While firefighters use untold gallons of water to fight blazes to save lives, they don’t want to come up short taking care of their own water needs.

Keeping first responders hydrated for hours in the heat can become a challenge that impacts their performance and health.

Volunteer firefighters, strapped by tight budgets, are asking the public to donate cases of bottled water during the summer. Some fire companies are posting their pleas on Facebook, and the idea is catching on like wildfire:

“With protective bunker gear on in the summer, our first responders and volunteers can go through several bottles in an hour,” North Apollo Volunteer Fire department wrote in a June 28 post.

Kiski Township firefighters followed suit with the same post for their fire company.

Just a day before North Apollo posted, storms tore through the region and about a dozen North Apollo firefighters easily went through a case of water while responding to calls for fallen trees and flooded basements.

Several days later, about eight cases of water showed up at the North Apollo’s fire department’s garage along 16th Street. People didn’t even put their names on the cases but just dropped them off, according to Chris Kerr, North Apollo’s fire chief.

“I hope everybody does it for their fire department,” Kerr said. “It’s an inexpensive way to show support for your fire department.”

Kerr got the idea to post the urgent need for bottled water from a Facebook post from the Greensburg Fire Department on June 19.

Greensburg is off to a slow start this year, receiving only two to three cases of water, according to Rick Steele, president of the Greensburg Volunteer Fire Department, which has six stations in the city.

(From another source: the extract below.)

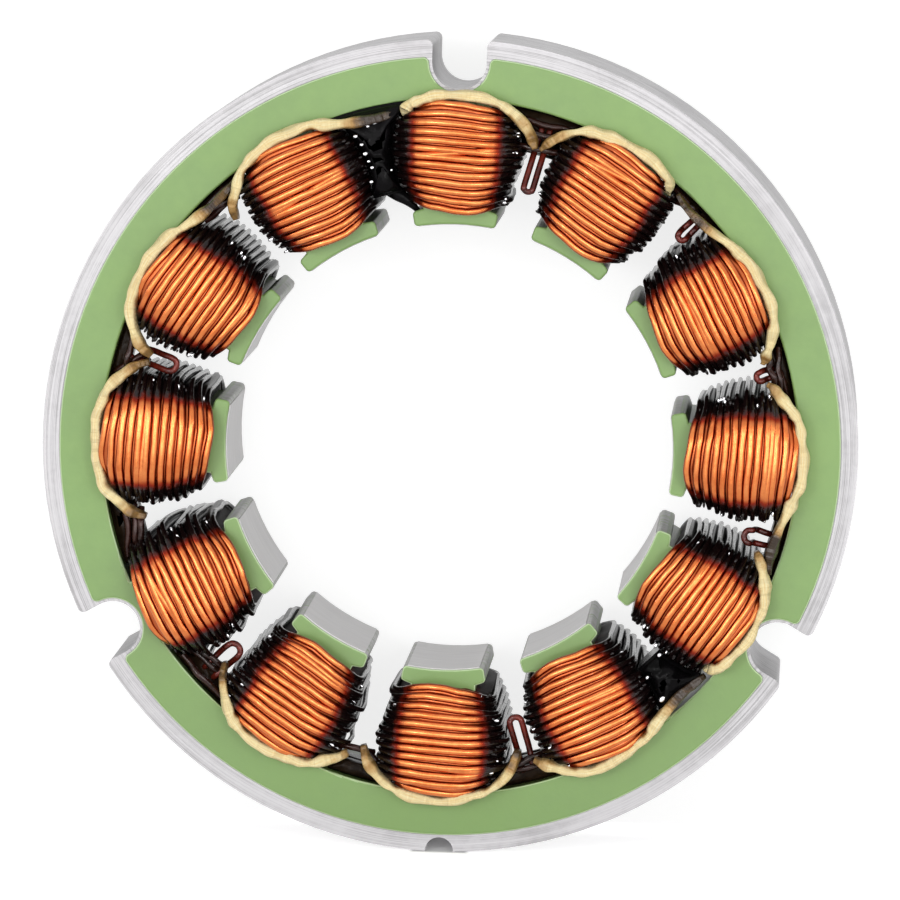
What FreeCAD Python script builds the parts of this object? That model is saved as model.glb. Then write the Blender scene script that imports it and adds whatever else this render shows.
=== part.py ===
import FreeCAD, Part
import math
import os
import Sketcher
from FreeCAD import Vector

doc = FreeCAD.newDocument("FramelessStator")
sheet = doc.addObject("Spreadsheet::Sheet", "Dims")

DIMENSIONS = [
    ("outer_dia", 60.0, "bonded stack, outside"),
    ("stack_length", 14.0, "bonded stack, along the axis"),
    ("bore_dia", 32.8, "between opposite tooth faces"),
    ("yoke_width", 4.1, "yoke, outside to inside"),
    ("slot_count", 12, "teeth, windings and slots"),
    ("tooth_width", 4.2, "bare tooth under a winding"),
    ("shoe_width", 5.7, "bare shoe on its winding side"),
    ("tip_width", 5.3, "bare shoe at the bore"),
    ("shoe_depth", 0.55, "shoe edge, bore to winding side"),
    ("neck_depth", 0.85, "bore to where shoe meets tooth"),
    ("notch_count", 3, "screw notches round the outside"),
    ("notch_width", 4.0, "screw notch"),
    ("notch_floor", 0.4, "steel left between a screw notch and the inside of the yoke"),
    ("notch_corner", 0.45, "rounding where a notch meets the outside"),
    ("index_radius", 1.05, "half round index notch"),
    ("coat_thickness", 0.3, "powder coat"),
    ("coat_margin", 1.25, "bare steel outside the masked edge of the coat"),
    ("coat_setback", 0.22, "coat edge from a notch"),
    ("bore_setback", 0.06, "coat edge from the tooth faces at the bore"),
    ("coat_lip", 0.18, "rounding of the coat edge"),
    ("turn_count", 13, "turns in the outer layer of a winding"),
    ("wire_dia", 0.56, "enamelled wire"),
    ("winding_gap", 0.1, "winding ends to shoe and yoke"),
    ("slot_gap", 2.34, "free slot between two windings where they are fullest"),
    ("winding_crown", 3.0, "greatest height over the coated end"),
    ("shoe_taper", 1.3, "thickness lost towards the shoe"),
    ("yoke_taper", 1.3, "thickness lost towards the yoke"),
    ("tape_thickness", 0.65, "crossover tape"),
    ("tape_height", 1.9, "crossover tape, on edge"),
    ("tape_gap", 0.12, "tape to the winding that it goes round"),
    ("varnish_sink", 0.75, "slot varnish below the end face of the stack"),
]

for row, (alias, value, note) in enumerate(DIMENSIONS, start=1):
    sheet.set(f"A{row}", alias)
    sheet.set(f"B{row}", str(value))
    sheet.set(f"C{row}", note)
    sheet.setAlias(f"B{row}", alias)
doc.recompute()


def dim(alias):
    return float(sheet.get(alias))


# Diameters and depth that follow from the sheet: formula and present value.
YOKE_DIA = "(Dims.outer_dia - 2 * Dims.yoke_width)"
COAT_DIA = "(Dims.outer_dia - 2 * Dims.coat_margin)"
NOTCH_DEPTH = "(Dims.yoke_width - Dims.notch_floor)"
yoke_dia = dim("outer_dia") - 2 * dim("yoke_width")
coat_dia = dim("outer_dia") - 2 * dim("coat_margin")
notch_depth = dim("yoke_width") - dim("notch_floor")


def origin_plane(body, role):
    return next(item for item in body.Origin.OriginFeatures if item.Role == role)


def new_sketch(body, name, sink="0"):
    """Sketch on the body's own XY plane, lowered by the sheet formula sink."""
    sketch = body.newObject("Sketcher::SketchObject", name)
    sketch.AttachmentSupport = [(origin_plane(body, "XY_Plane"), "")]
    sketch.MapMode = "FlatFace"
    sketch.setExpression("AttachmentOffset.Base.z", f"-({sink})")
    return sketch


def drive(sketch, constraint, formula):
    """Add a dimension to the sketch and bind it to a formula of the sheet."""
    index = sketch.addConstraint(constraint)
    sketch.setExpression(f"Constraints[{index}]", formula)


def close_loop(sketch, first, count):
    for step in range(count):
        here, after = first + step, first + (step + 1) % count
        sketch.addConstraint(Sketcher.Constraint("Coincident", here, 2, after, 1))


def draw_circle(sketch, diameter, formula):
    circle = sketch.addGeometry(Part.Circle(Vector(), Vector(0, 0, 1), diameter / 2), False)
    sketch.addConstraint(Sketcher.Constraint("Coincident", circle, 3, -1, 1))
    drive(sketch, Sketcher.Constraint("Diameter", circle, diameter), formula)


def draw_tooth(sketch, grow, grow_formula, setback, setback_formula, root, root_formula):
    """One tooth with its shoe, symmetrical about +Y, grown on all but the bore face."""
    bore = dim("bore_dia") / 2 + setback
    tooth, shoe, tip = (dim(name) / 2 + grow for name in ("tooth_width", "shoe_width", "tip_width"))
    edge = dim("bore_dia") / 2 + dim("shoe_depth") + grow
    neck = dim("bore_dia") / 2 + dim("neck_depth") + grow
    tip_y = math.sqrt(bore**2 - tip**2)
    right = [Vector(tooth, root), Vector(tooth, neck), Vector(shoe, edge), Vector(tip, tip_y)]
    left = [Vector(-point.x, point.y) for point in reversed(right)]
    start = math.atan2(tip_y, tip)
    arc = Part.ArcOfCircle(Part.Circle(Vector(), Vector(0, 0, 1), bore), start, math.pi - start)
    lines = [Part.LineSegment(a, b) for a, b in zip(right, right[1:])]
    lines += [arc]
    lines += [Part.LineSegment(a, b) for a, b in zip(left, left[1:])]
    lines += [Part.LineSegment(left[-1], right[0])]
    sketch.addGeometry(lines, False)
    close_loop(sketch, 0, 8)
    add = sketch.addConstraint
    add(Sketcher.Constraint("Coincident", 3, 3, -1, 1))
    add(Sketcher.Constraint("Vertical", 0))
    add(Sketcher.Constraint("Symmetric", 7, 1, 7, 2, -2))
    add(Sketcher.Constraint("Symmetric", 0, 2, 6, 1, -2))
    add(Sketcher.Constraint("Symmetric", 1, 2, 4, 2, -2))
    twice = f"2 * {grow_formula}"
    half_tip = f"Dims.tip_width / 2 + {grow_formula}"
    drive(sketch, Sketcher.Constraint("Radius", 3, bore), f"Dims.bore_dia / 2 + {setback_formula}")
    drive(sketch, Sketcher.Constraint("DistanceX", 7, 1, 7, 2, 2 * tooth), f"Dims.tooth_width + {twice}")
    drive(sketch, Sketcher.Constraint("DistanceX", 4, 2, 1, 2, 2 * shoe), f"Dims.shoe_width + {twice}")
    drive(sketch, Sketcher.Constraint("DistanceX", -1, 1, 3, 1, tip), half_tip)
    drive(sketch, Sketcher.Constraint("DistanceX", 3, 2, -1, 1, tip), half_tip)
    drive(sketch, Sketcher.Constraint("DistanceY", -1, 1, 7, 2, root), root_formula)
    drive(sketch, Sketcher.Constraint("DistanceY", -1, 1, 0, 2, neck),
          f"Dims.bore_dia / 2 + Dims.neck_depth + {grow_formula}")
    drive(sketch, Sketcher.Constraint("DistanceY", -1, 1, 1, 2, edge),
          f"Dims.bore_dia / 2 + Dims.shoe_depth + {grow_formula}")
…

“One of the reasons is that we haven’t had a lot of hot weather. It’s been rainy,” Steele said.

Last year, the department received 15 to 19 cases of bottled water.

“It’s a small token, and it’s not a costly expenditure,” he said.

But every bit helps. The convenience is important as well: First responders don’t have time to stop by the store to pick up water before they arrive at an emergency scene.

For Greensburg, the public can drop off a case of water at any of the fire stations or city hall.

Volunteer fire departments throughout Westmoreland County and Southwestern Pennsylvania need bottled water in the summer to keep firefighters hydrated, Steele added.